All these can be sources of pride for Chinese, but they can also be threatening to the outside world and in particular to imperialism and its allies. Of course, the lack of internal political democracy makes it easy for the outside world to find flaws with the system within which all this is occurring. But the basic cause of external unease is probably not the absence of democracy in China, as leaders in the West have always been able to condone the lack of democracy elsewhere when it suits them strategically. Rather, it is probably because these same leaders feel threatened by the emergence of a new power, and a relative diminution of their own geopolitical influence. It should be borne in mind that apparent concern for “human rights” has now become the chosen instrument of those who wish to break up big states in the developing world.

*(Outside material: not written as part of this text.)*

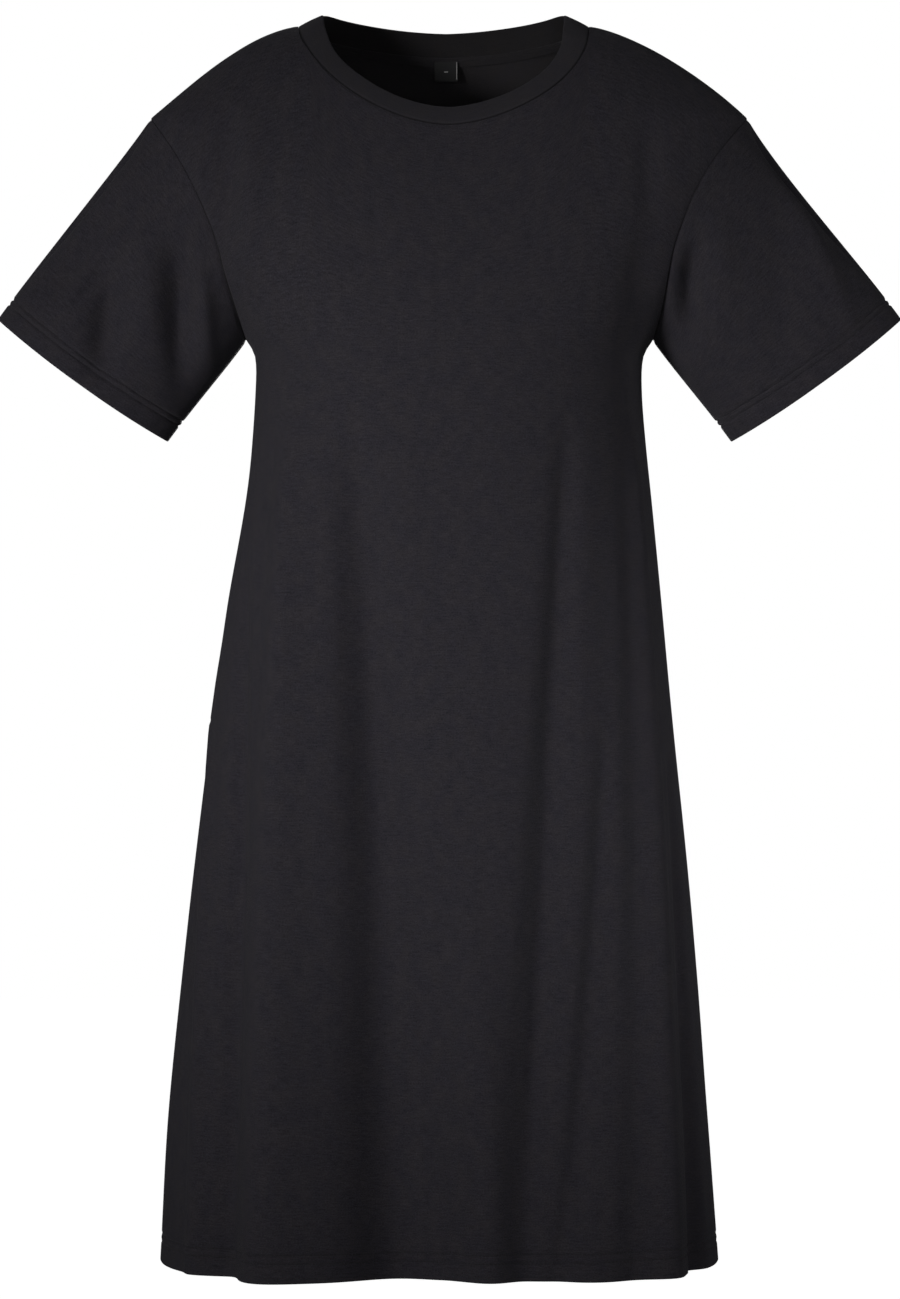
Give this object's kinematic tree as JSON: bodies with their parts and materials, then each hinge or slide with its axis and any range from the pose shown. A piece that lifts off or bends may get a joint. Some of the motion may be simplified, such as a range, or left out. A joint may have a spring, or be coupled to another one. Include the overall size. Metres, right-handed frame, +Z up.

So the current cascade of censure and the high moral tone taken by international leaders and activists – particularly those in the North – may reflect a deeper tendency in international relations, a disinclination to cede power at any level to upstart nations that should know that their place belongs in the lower rungs of the global ladder. China is particularly disturbing because of its sheer size. It is big enough that its rise would do more than damage existing hierarchies – it could threaten to overturn the ladder itself.